Perelman-Maneri-Wooley, Strings 3
Ivo Perelman – Mat Maneri – Nate Wooley,
Strings 3
Troisième opus de la série Strings réunissant Ivo Perelman (sax ténor) et Mat Maneri (violon alto) avec des invités, principalement des instrumentistes à cordes (violoncelle, violon, Jason Kao Hwang, Hank Roberts). Je me serais attendu que le n° 3 de la série nous fasse entendre d’autres instrumentistes à cordes pour justifier le pluriel de Strings. Mais je ne me plaindrais pas du choix de Nate Wooley, trompettiste improvisateur fort concerné par la libre improvisation spontanée sans garde-fou et composition ni thème. Le lien conducteur de la pratique du trio réside dans l’exploration de la microtonalité. Soit un usage permanent et subtil des glissandi millimétrés et de l’extension/contraction des intervalles tempérés, inhérent au jazz (qu’il soit mainstream, bop ou free) poussé à l’extrême ici pour ma plus grande joie.
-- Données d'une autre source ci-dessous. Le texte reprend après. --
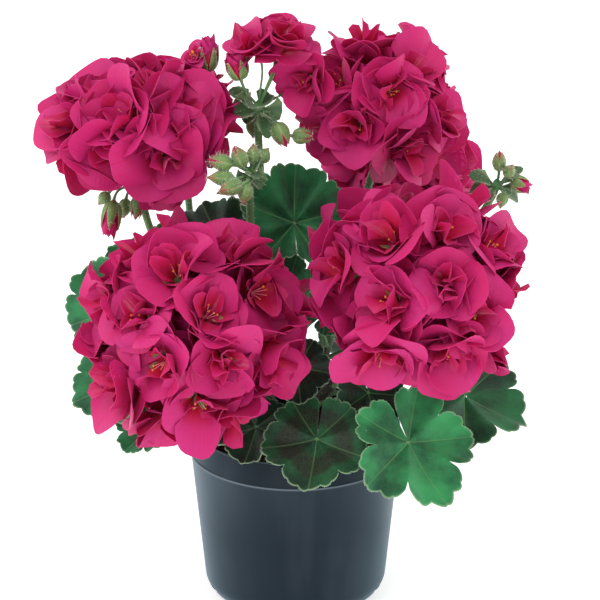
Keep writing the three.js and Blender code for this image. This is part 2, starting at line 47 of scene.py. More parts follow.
def new_object(name, data):
    """An object in the scene that holds this data."""
    made = bpy.data.objects.new(name, data)
    scene.collection.objects.link(made)
    return made


camera = new_object("studio_camera", bpy.data.cameras.new("studio_camera"))
camera.data.sensor_width = 36
camera.data.lens = 154.98
camera.data.clip_end = 30
camera.location = (0.00267131, -1.38510892, 0.68415111)
camera.rotation_euler = (math.radians(70), 0, 0)
scene.camera = camera


def start_finish(name, **constants):
    """A new material and its one surface shader, with fixed values put on the shader's sockets."""
    finish = bpy.data.materials.new(name)
    finish.use_nodes = True
    surface = finish.node_tree.nodes["Principled BSDF"]
    for socket, value in constants.items():
        surface.inputs[socket.replace("_", " ")].default_value = value
    return finish, finish.node_tree, surface


def add(tree, kind, inputs=(), **settings):
    """A shader node with its settings, its fixed inputs and the sockets that feed it."""
    node = tree.nodes.new("ShaderNode" + kind)
    for name, value in settings.items():
        setattr(node, name, value)
    for key, value in dict(inputs).items():
        if isinstance(value, bpy.types.NodeSocket):
            tree.links.new(value, node.inputs[key])
        else:
            node.inputs[key].default_value = value
    return node


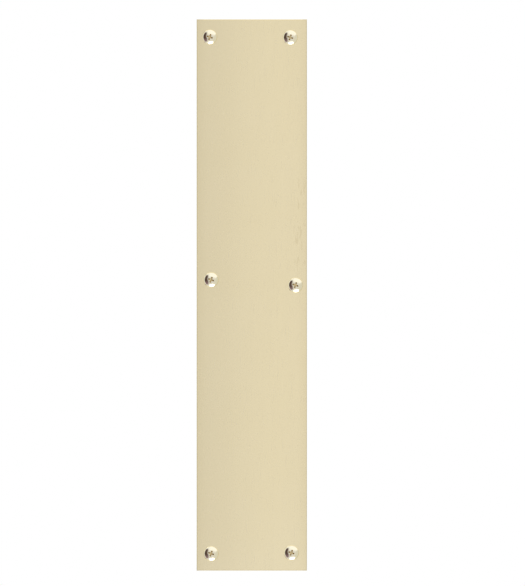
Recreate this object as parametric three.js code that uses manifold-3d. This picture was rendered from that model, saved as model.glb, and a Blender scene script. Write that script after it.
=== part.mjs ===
// Kick plate: a bevelled brass sheet, held to the foot of a door by six dome-head wood screws.
// Millimetres. +Z is up along the plate's length, +X is across it, and -Y faces out of the door.
// The origin is the centre of the plate's back face, which lies against the door in the plane y = 0.

import * as THREE from 'three';
import { mergeVertices } from 'three/addons/utils/BufferGeometryUtils.js';
import Module from 'manifold-3d';

// Plate: 6 in by 30 in of 0.050 in sheet, with a shallow bevel round its four front edges
const INCH = 25.4;
const plateWidth = 6 * INCH;
const plateHeight = 30 * INCH;
const plateThickness = 0.05 * INCH;
const bevelWidth = 1.2;
const bevelDepth = 0.2;
const holeDiameter = 7.0;

// Screws: 1 1/4 in long under a broad dome head with a cross recess
const screwLength = 1.25 * INCH;
const headDiameter = 20.8;
const headHeight = 5.4;
const headRim = 0.35;
const shankDiameter = 6.15;
const rootDiameter = 4.3;
const threadPitch = INCH / 10;
const threadedShare = 2 / 3;
const pointLength = 6;
const recessSpan = 8.8;
const recessArmWidth = 2.1;
const recessDepth = 3.4;
const recessTurnDegrees = 20;

// Gap left between a head and the plate, so that the two solids stay apart
const seatGap = 0.3;

// Facets round each curved surface, and rings up the dome
const sidesOfHole = 24;
const sidesOfHead = 28;
const sidesOfShank = 10;
const ringsOfDome = 6;

// Each screw's place, across and up from the plate's centre. The middle pair is drilled out of level.
const screwPlaces = {
  top_left: [-58.1, 356.6],
  top_right: [53.1, 356.1],
  middle_left: [-56.3, 21.0],
  middle_right: [60.3, 13.6],
  bottom_left: [-56.3, -357.5],
  bottom_right: [54.7, -356.4],
};

const wasm = await Module();
wasm.setup();

// Turns a closed three.js geometry into a solid that can be joined and cut.
function solidOf(geometry) {
  const bare = geometry.clone();
  bare.deleteAttribute('normal');
  bare.deleteAttribute('uv');
  const merged = mergeVertices(bare, 1e-4);
  const vertProperties = new Float32Array(merged.attributes.position.array);
  const triVerts = new Uint32Array(merged.index.array);
  return new wasm.Manifold(new wasm.Mesh({ numProp: 3, vertProperties, triVerts }));
}

// Turns a solid back into a three.js geometry.
function geometryOf(solid) {
  const mesh = solid.getMesh();
  const geometry = new THREE.BufferGeometry();
  geometry.setAttribute('position', new THREE.BufferAttribute(mesh.vertProperties, 3));
  geometry.setIndex(new THREE.BufferAttribute(mesh.triVerts, 1));
  geometry.computeVertexNormals();
  return geometry;
}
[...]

Comment des jazzmen (free) assument pleinement la radicalité de l’improvisation libre (des Derek Bailey, Evan Parker, Paul Lovens, Rutherford et Gunter Christmann) en maintenant le lyrisme soulful du jazz. Étirement extatique de l’élément mélodique et emphase magistrale des sonorités expressives du free – jazz expressionniste dans un contexte de musique de chambre raffinée, presque précieuse, à l’écart de toute virtuosité et avec un sens supérieur de la dynamique sonore. Les trois improvisateurs enlacent mutuellement leurs improvisations en trilogue. Leurs volutes s’interpénètrent avec le meilleur effet créant et renouvelant des échanges en clair-obscur à la fois tendres, charnels, elliptiques, passionnés… On songe à une poursuite de l’œuvre improvisée de Joe Maneri, le père de Mat. Ivo Perelman publie tant d’albums qu’il devient impossible de suivre, surtout si on est déjà passionné par ses meilleurs collègues. Dans cette masse de documents où, il faut le dire il y a peu de déchets et quelques redondances, Strings 3 apporte du neuf par rapport aux chefs d’œuvres précédents comme “Two Men Walking” (Perelman / Maneri) et “Philosopher’s Stone” (Perelman – Shipp – Wooley) ou “Counterpoints” (Perelman – Maneri – Morris). Magnifique.